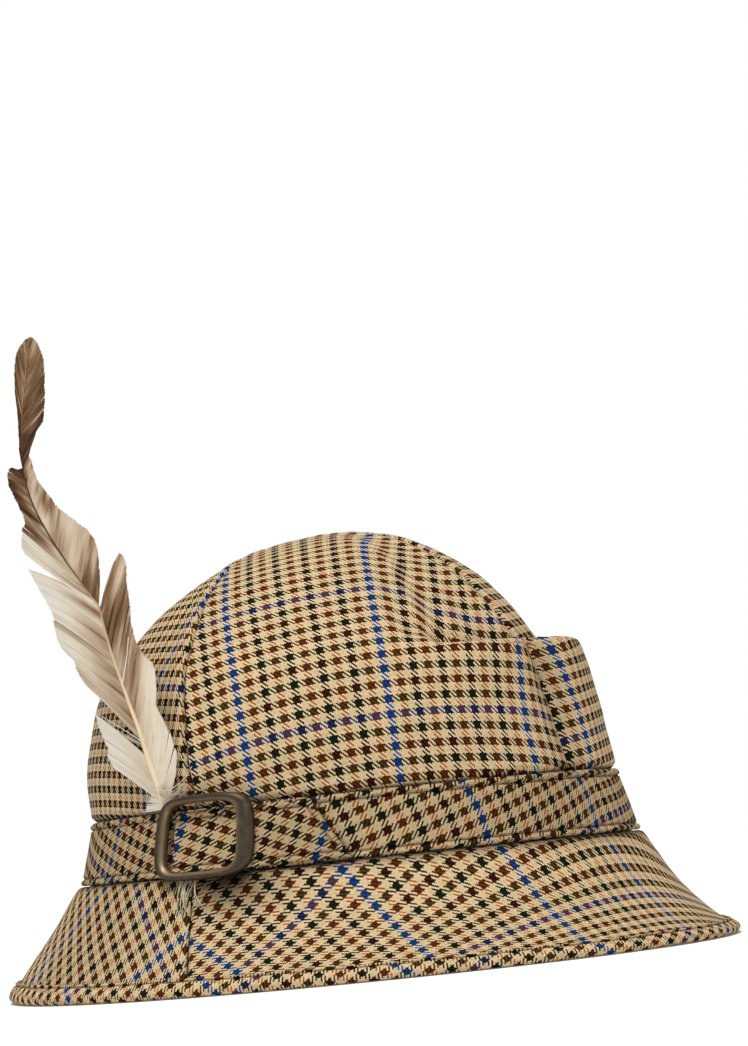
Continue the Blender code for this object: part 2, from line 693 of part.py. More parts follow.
def main():
    for old in list(bpy.data.objects):
        bpy.data.objects.remove(old, do_unlink=True)
    crown_cloth = make_material("crown_cloth", (0.50, 0.37, 0.20), 0.90)
    brim_cloth = make_material("brim_cloth", (0.48, 0.36, 0.20), 0.90)
    band_cloth = make_material("band_cloth", (0.42, 0.31, 0.18), 0.90)
    bronze = make_material("bronze", (0.33, 0.25, 0.16), 0.38, 0.9)
    plume = make_material("plume", (0.62, 0.55, 0.45), 0.80)
    back = 180.0
    parts = [
        build_gore("crown_front_right", 0.0, SIDE_SEAM_ANGLE, FRONT_COLUMNS, 1.3, crown_cloth),
        build_gore("crown_front_left", 0.0, -SIDE_SEAM_ANGLE, FRONT_COLUMNS, 1.3, crown_cloth),
        build_gore("crown_back_right", SIDE_SEAM_ANGLE, back, BACK_COLUMNS, 1.0, crown_cloth),
        build_gore("crown_back_left", -SIDE_SEAM_ANGLE, -back, BACK_COLUMNS, 1.0, crown_cloth),
        build_brim("brim_front", -BRIM_SEAM_ANGLE, BRIM_SEAM_ANGLE, brim_cloth),
        build_brim("brim_back", BRIM_SEAM_ANGLE, 360 - BRIM_SEAM_ANGLE, brim_cloth),
        build_band(band_cloth),
        build_strap_end(band_cloth),
        build_buckle(bronze),
    ]
    parts += build_feather(plume)
    hat = bpy.data.objects.new("trilby", None)
    bpy.context.scene.collection.objects.link(hat)
    for part in parts:
        part.parent = hat


main()
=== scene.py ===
import math

import bmesh
import bpy
import numpy as np
from mathutils import Matrix, Vector, noise


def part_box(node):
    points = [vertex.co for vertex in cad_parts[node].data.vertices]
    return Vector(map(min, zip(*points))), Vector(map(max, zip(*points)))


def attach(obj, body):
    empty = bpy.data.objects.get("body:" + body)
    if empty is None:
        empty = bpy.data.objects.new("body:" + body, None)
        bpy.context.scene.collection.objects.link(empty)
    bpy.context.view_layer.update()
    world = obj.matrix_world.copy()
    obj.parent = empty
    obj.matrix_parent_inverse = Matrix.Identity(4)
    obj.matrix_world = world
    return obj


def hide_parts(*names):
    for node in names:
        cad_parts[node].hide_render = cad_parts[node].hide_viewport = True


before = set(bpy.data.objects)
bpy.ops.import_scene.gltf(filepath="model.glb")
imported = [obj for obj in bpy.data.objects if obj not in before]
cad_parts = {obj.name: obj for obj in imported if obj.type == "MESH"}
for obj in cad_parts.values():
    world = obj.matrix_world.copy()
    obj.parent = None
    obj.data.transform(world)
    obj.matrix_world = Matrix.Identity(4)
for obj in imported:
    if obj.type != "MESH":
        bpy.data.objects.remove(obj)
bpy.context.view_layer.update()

# Sizes are in metres. Angles go round the hat in degrees, from the front to the wearer's right.
bandLow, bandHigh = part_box("hat_band")
hat = {
    "halfLength": 0.1038,   # the seam line between crown and brim, front to back
    "halfWidth": 0.0906,    # and side to side
    "frontTaper": 0.022,    # how much narrower than an oval it is beside the front
    "gap": 0.0003,
    "centreY": (bandLow.y + bandHigh.y) / 2,
    "seamHeight": bandLow.z - 0.0003,
    "bandHeight": bandHigh.z - bandLow.z,
    "bandCloth": 0.0018,
    "bandClearance": 0.0005,
    "bandShare": 0.965,     # the line round the band's middle over the seam line
    "check": 0.00497,       # one dark and one pale stripe of the cloth
}
hat["meanRadius"] = (hat["halfLength"] + hat["halfWidth"]) / 2


# Reading tables

def mix(first, second, share):
    return first + (second - first) * share


def smooth(start, end, value):
    share = np.clip((value - start) / (end - start), 0, 1)
    return share * share * (3 - 2 * share)


def bell(distance, width):
    return np.exp(-(distance / width) ** 2)


def spline(knots, values, at):
    # smooth curve through the values, of which there may be a row for each knot
    knots = np.asarray(knots, float)
    values = np.asarray(values, float)
    if values.ndim == 1:
        values = values[:, None]
    last = len(knots) - 1
    at = np.clip(np.asarray(at, float), knots[0], knots[-1])
    i = np.clip(np.searchsorted(knots, at, side="right") - 1, 0, last - 1)
    low = np.maximum(np.arange(last + 1) - 1, 0)
    high = np.minimum(np.arange(last + 1) + 1, last)
    slopes = (values[high] - values[low]) / (knots[high] - knots[low])[:, None]
    span = knots[i + 1] - knots[i]
    t = (at - knots[i]) / span
    place = np.arange(at.size).reshape(at.shape) if values.shape[1] > 1 else np.zeros(at.shape, int)
    start = (2 * t ** 3 - 3 * t ** 2 + 1) * values[i, place]
    start += (t ** 3 - 2 * t ** 2 + t) * span * slopes[i, place]
    end = (3 * t ** 2 - 2 * t ** 3) * values[i + 1, place]
    return start + end + (t ** 3 - t ** 2) * span * slopes[i + 1, place]


def eased(knots, values, at):
    # steps from value to value without overshooting
    knots = np.asarray(knots, float)
    values = np.asarray(values, float)
    i = np.clip(np.searchsorted(knots, at, side="right") - 1, 0, len(knots) - 2)
    return mix(values[i], values[i + 1], smooth(knots[i], knots[i + 1], at))


def column(table, place):
    return [row[place] for row in table]


def ripple(points, size, seed):
    # soft unevenness of hand-shaped cloth, from -1 to 1 at each point
    shift = Vector((seed * 7.1, seed * 3.3, seed * 5.7))
    flat = points.reshape(-1, 3)
    values = [noise.noise(Vector(p) / size + shift) for p in flat]
    return np.array(values).reshape(points.shape[:-1])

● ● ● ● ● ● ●

Goal: From the listing above, output exactly the run of lines that starts with the line containing "back = 180.0" and ends with the line containing "obj.matrix_world = Matrix.Identity(4)".

Task response:
    back = 180.0
    parts = [
        build_gore("crown_front_right", 0.0, SIDE_SEAM_ANGLE, FRONT_COLUMNS, 1.3, crown_cloth),
        build_gore("crown_front_left", 0.0, -SIDE_SEAM_ANGLE, FRONT_COLUMNS, 1.3, crown_cloth),
        build_gore("crown_back_right", SIDE_SEAM_ANGLE, back, BACK_COLUMNS, 1.0, crown_cloth),
        build_gore("crown_back_left", -SIDE_SEAM_ANGLE, -back, BACK_COLUMNS, 1.0, crown_cloth),
        build_brim("brim_front", -BRIM_SEAM_ANGLE, BRIM_SEAM_ANGLE, brim_cloth),
        build_brim("brim_back", BRIM_SEAM_ANGLE, 360 - BRIM_SEAM_ANGLE, brim_cloth),
        build_band(band_cloth),
        build_strap_end(band_cloth),
        build_buckle(bronze),
    ]
    parts += build_feather(plume)
    hat = bpy.data.objects.new("trilby", None)
    bpy.context.scene.collection.objects.link(hat)
    for part in parts:
        part.parent = hat


main()
=== scene.py ===
import math

import bmesh
import bpy
import numpy as np
from mathutils import Matrix, Vector, noise


def part_box(node):
    points = [vertex.co for vertex in cad_parts[node].data.vertices]
    return Vector(map(min, zip(*points))), Vector(map(max, zip(*points)))


def attach(obj, body):
    empty = bpy.data.objects.get("body:" + body)
    if empty is None:
        empty = bpy.data.objects.new("body:" + body, None)
        bpy.context.scene.collection.objects.link(empty)
    bpy.context.view_layer.update()
    world = obj.matrix_world.copy()
    obj.parent = empty
    obj.matrix_parent_inverse = Matrix.Identity(4)
    obj.matrix_world = world
    return obj


def hide_parts(*names):
    for node in names:
        cad_parts[node].hide_render = cad_parts[node].hide_viewport = True


before = set(bpy.data.objects)
bpy.ops.import_scene.gltf(filepath="model.glb")
imported = [obj for obj in bpy.data.objects if obj not in before]
cad_parts = {obj.name: obj for obj in imported if obj.type == "MESH"}
for obj in cad_parts.values():
    world = obj.matrix_world.copy()
    obj.parent = None
    obj.data.transform(world)
    obj.matrix_world = Matrix.Identity(4)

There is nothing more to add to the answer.